Our converging privacy analysis, thus, shows that differentially private learning, with a tight bound, needs hidden state privacy analysis or a fast convergence.
- Score: 9.429448411561541
- License: http://arxiv.org/licenses/nonexclusive-distrib/1.0/
- Abstract: Differential privacy analysis of randomized learning algorithms typically
relies on composition theorems, where the implicit assumption is that the
internal state of the iterative algorithm is revealed to the adversary.

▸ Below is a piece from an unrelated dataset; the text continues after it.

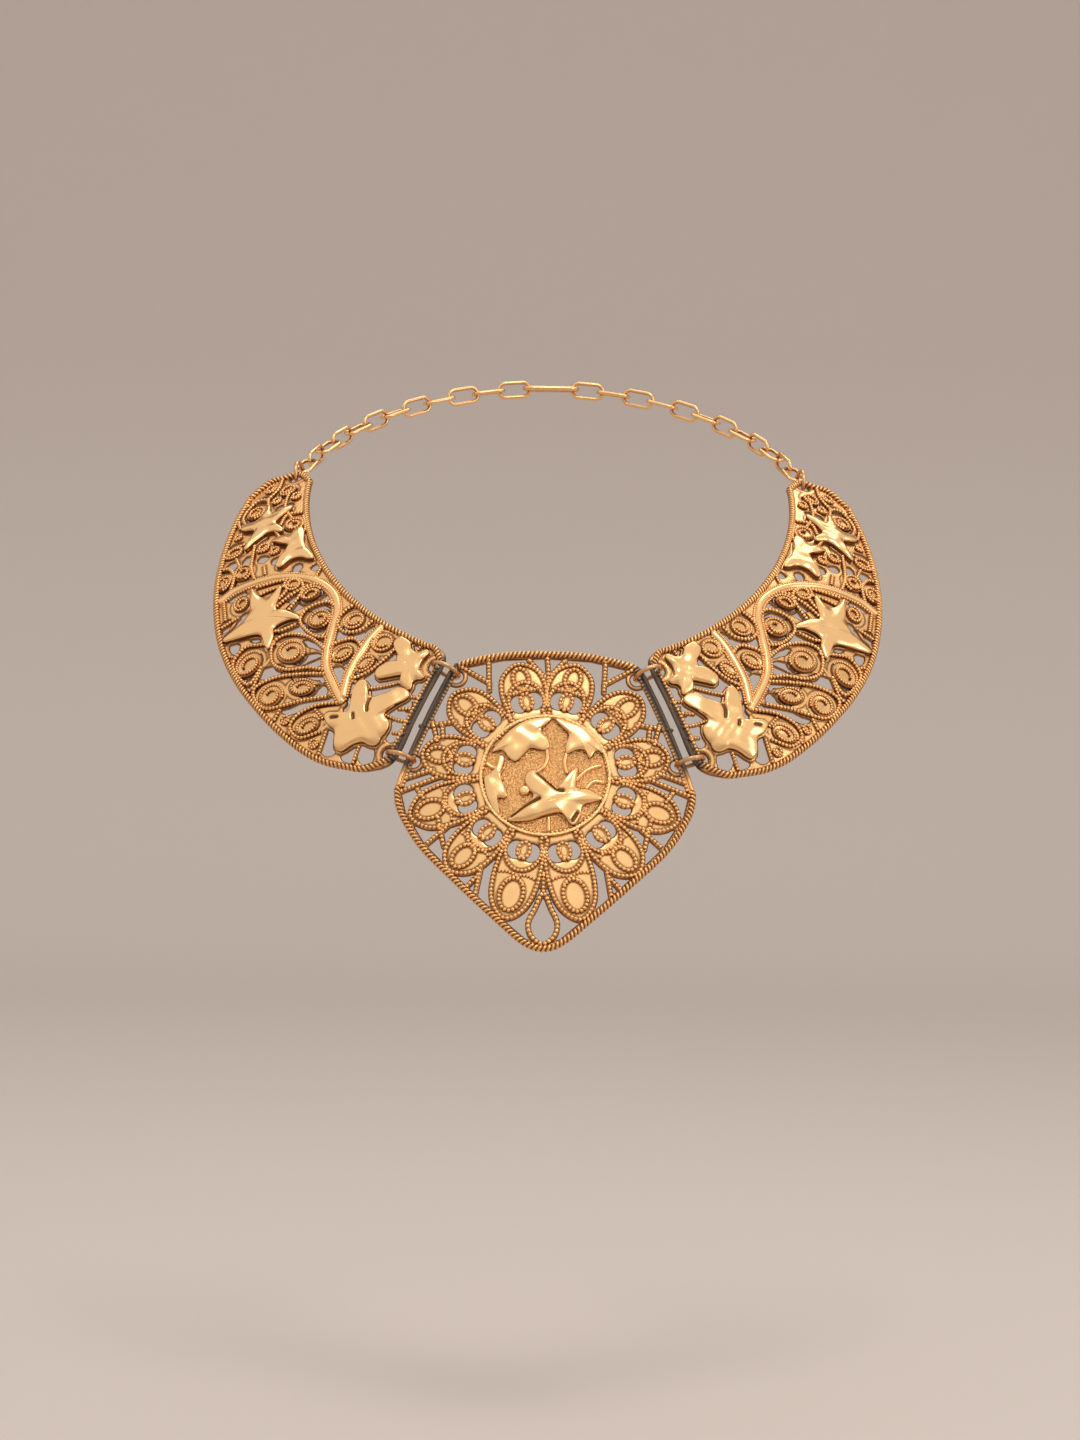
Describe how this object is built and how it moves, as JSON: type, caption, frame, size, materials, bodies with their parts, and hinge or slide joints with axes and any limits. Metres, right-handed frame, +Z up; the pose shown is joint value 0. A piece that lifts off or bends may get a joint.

However, by assuming hidden states for DP algorithms (when only the
last-iterate is observable), recent works prove a converging privacy bound for
noisy gradient descent (on strongly convex smooth loss function) that is
significantly smaller than composition bounds after $O(1/\text{step-size})$
epochs. In this paper, we extend this hidden-state analysis to the noisy
mini-batch stochastic gradient descent algorithms on strongly-convex smooth
loss functions. We prove converging R\'enyi DP bounds under various mini-batch
sampling schemes, such as "shuffle and partition" (which are used in practical
implementations of DP-SGD) and "sampling without replacement". We prove that,
in these settings, our privacy bound is much smaller than the composition bound
for training with a large number of iterations (which is the case for learning
from high-dimensional data). Our converging privacy analysis, thus, shows that
differentially private learning, with a tight bound, needs hidden state privacy
analysis or a fast convergence. To complement our theoretical results, we run
experiment on training classification models on MNIST, FMNIST and CIFAR-10
datasets, and observe a better accuracy given fixed privacy budgets, under the
hidden-state analysis.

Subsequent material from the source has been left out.